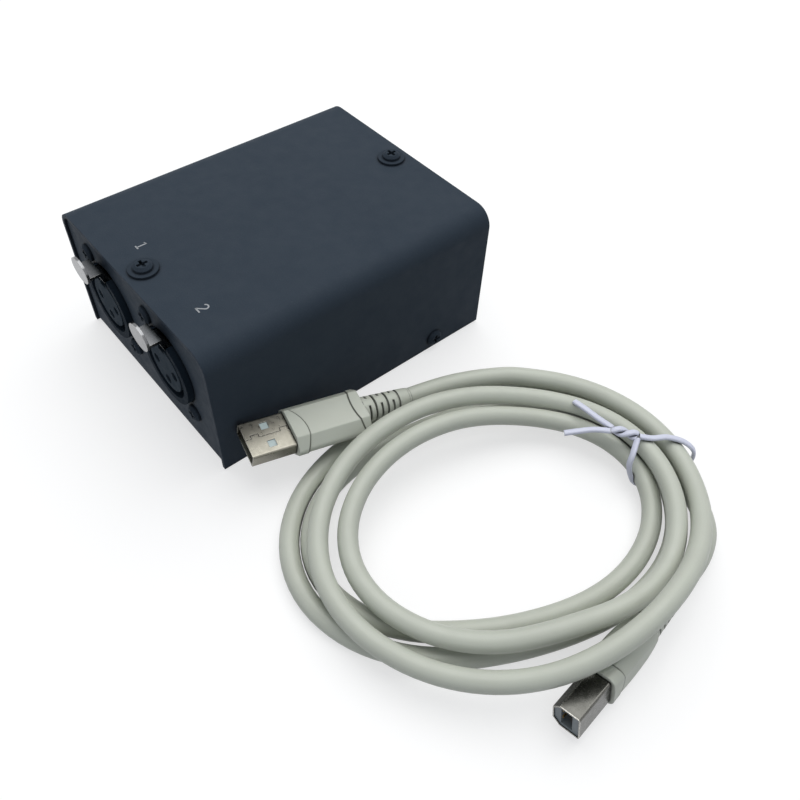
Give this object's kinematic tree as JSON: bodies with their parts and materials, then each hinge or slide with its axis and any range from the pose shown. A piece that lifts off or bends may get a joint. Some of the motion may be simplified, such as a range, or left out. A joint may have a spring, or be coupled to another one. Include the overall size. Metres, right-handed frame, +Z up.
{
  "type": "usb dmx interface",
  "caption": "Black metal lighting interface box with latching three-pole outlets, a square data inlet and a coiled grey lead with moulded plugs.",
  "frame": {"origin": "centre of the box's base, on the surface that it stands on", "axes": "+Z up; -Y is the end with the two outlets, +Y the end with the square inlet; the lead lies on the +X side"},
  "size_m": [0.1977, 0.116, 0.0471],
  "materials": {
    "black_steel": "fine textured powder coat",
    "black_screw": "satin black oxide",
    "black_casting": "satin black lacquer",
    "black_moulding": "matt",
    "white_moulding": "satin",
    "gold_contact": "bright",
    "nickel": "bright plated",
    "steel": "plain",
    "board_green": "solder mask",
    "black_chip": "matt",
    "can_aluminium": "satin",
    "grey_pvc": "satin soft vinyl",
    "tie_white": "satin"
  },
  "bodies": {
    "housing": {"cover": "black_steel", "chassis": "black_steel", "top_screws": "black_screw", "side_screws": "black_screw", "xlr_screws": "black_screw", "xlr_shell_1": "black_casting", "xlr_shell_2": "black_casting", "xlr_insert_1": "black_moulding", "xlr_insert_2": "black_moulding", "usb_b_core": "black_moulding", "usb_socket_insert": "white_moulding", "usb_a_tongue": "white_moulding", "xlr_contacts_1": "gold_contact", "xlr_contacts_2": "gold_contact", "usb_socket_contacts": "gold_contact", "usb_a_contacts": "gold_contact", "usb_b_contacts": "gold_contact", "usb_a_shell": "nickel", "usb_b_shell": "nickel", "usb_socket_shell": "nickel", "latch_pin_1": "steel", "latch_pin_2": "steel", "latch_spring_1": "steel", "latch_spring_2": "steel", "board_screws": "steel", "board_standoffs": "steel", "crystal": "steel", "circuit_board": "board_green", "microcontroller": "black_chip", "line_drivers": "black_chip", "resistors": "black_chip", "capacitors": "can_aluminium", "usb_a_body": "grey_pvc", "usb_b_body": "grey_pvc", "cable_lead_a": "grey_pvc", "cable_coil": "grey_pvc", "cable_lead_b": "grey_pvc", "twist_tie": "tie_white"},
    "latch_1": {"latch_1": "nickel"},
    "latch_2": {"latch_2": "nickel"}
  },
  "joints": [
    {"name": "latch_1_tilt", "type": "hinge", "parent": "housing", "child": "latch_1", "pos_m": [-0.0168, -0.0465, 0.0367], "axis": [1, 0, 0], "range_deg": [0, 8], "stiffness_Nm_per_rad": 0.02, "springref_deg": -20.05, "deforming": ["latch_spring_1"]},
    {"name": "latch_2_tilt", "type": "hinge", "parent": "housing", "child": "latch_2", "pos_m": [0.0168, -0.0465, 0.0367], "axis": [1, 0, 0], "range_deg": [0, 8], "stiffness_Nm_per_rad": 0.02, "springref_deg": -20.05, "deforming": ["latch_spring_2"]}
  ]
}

________________________

EXERCISE AIM ▸
Please quote the data above in full, with no line missing.

RESPONSE BELOW ▸
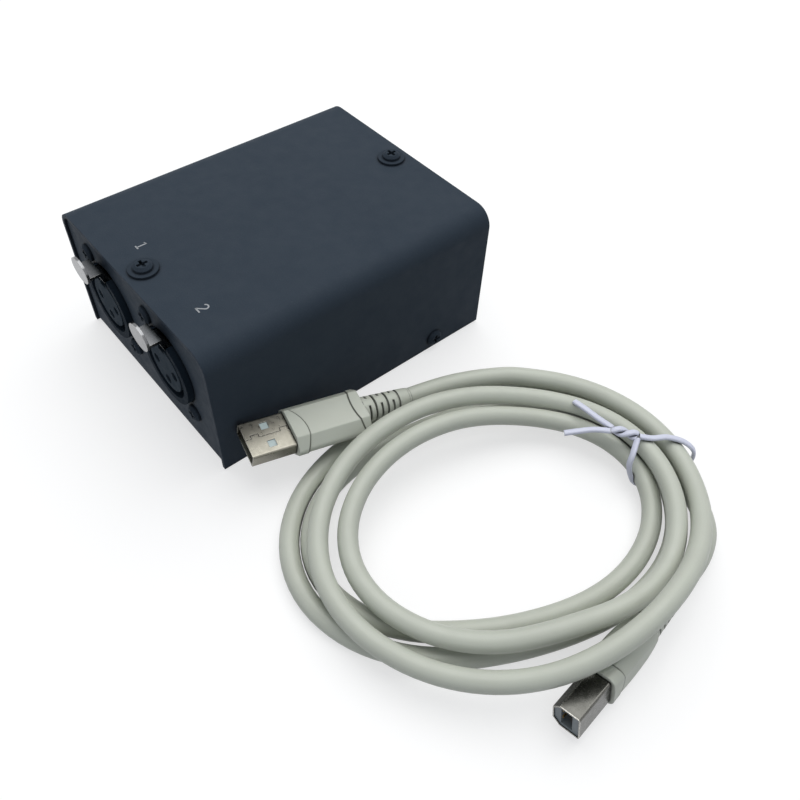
Give this object's kinematic tree as JSON: bodies with their parts and materials, then each hinge or slide with its axis and any range from the pose shown. A piece that lifts off or bends may get a joint. Some of the motion may be simplified, such as a range, or left out. A joint may have a spring, or be coupled to another one. Include the overall size. Metres, right-handed frame, +Z up.
{
  "type": "usb dmx interface",
  "caption": "Black metal lighting interface box with latching three-pole outlets, a square data inlet and a coiled grey lead with moulded plugs.",
  "frame": {"origin": "centre of the box's base, on the surface that it stands on", "axes": "+Z up; -Y is the end with the two outlets, +Y the end with the square inlet; the lead lies on the +X side"},
  "size_m": [0.1977, 0.116, 0.0471],
  "materials": {
    "black_steel": "fine textured powder coat",
    "black_screw": "satin black oxide",
    "black_casting": "satin black lacquer",
    "black_moulding": "matt",
    "white_moulding": "satin",
    "gold_contact": "bright",
    "nickel": "bright plated",
    "steel": "plain",
    "board_green": "solder mask",
    "black_chip": "matt",
    "can_aluminium": "satin",
    "grey_pvc": "satin soft vinyl",
    "tie_white": "satin"
  },
  "bodies": {
    "housing": {"cover": "black_steel", "chassis": "black_steel", "top_screws": "black_screw", "side_screws": "black_screw", "xlr_screws": "black_screw", "xlr_shell_1": "black_casting", "xlr_shell_2": "black_casting", "xlr_insert_1": "black_moulding", "xlr_insert_2": "black_moulding", "usb_b_core": "black_moulding", "usb_socket_insert": "white_moulding", "usb_a_tongue": "white_moulding", "xlr_contacts_1": "gold_contact", "xlr_contacts_2": "gold_contact", "usb_socket_contacts": "gold_contact", "usb_a_contacts": "gold_contact", "usb_b_contacts": "gold_contact", "usb_a_shell": "nickel", "usb_b_shell": "nickel", "usb_socket_shell": "nickel", "latch_pin_1": "steel", "latch_pin_2": "steel", "latch_spring_1": "steel", "latch_spring_2": "steel", "board_screws": "steel", "board_standoffs": "steel", "crystal": "steel", "circuit_board": "board_green", "microcontroller": "black_chip", "line_drivers": "black_chip", "resistors": "black_chip", "capacitors": "can_aluminium", "usb_a_body": "grey_pvc", "usb_b_body": "grey_pvc", "cable_lead_a": "grey_pvc", "cable_coil": "grey_pvc", "cable_lead_b": "grey_pvc", "twist_tie": "tie_white"},
    "latch_1": {"latch_1": "nickel"},
    "latch_2": {"latch_2": "nickel"}
  },
  "joints": [
    {"name": "latch_1_tilt", "type": "hinge", "parent": "housing", "child": "latch_1", "pos_m": [-0.0168, -0.0465, 0.0367], "axis": [1, 0, 0], "range_deg": [0, 8], "stiffness_Nm_per_rad": 0.02, "springref_deg": -20.05, "deforming": ["latch_spring_1"]},
    {"name": "latch_2_tilt", "type": "hinge", "parent": "housing", "child": "latch_2", "pos_m": [0.0168, -0.0465, 0.0367], "axis": [1, 0, 0], "range_deg": [0, 8], "stiffness_Nm_per_rad": 0.02, "springref_deg": -20.05, "deforming": ["latch_spring_2"]}
  ]
}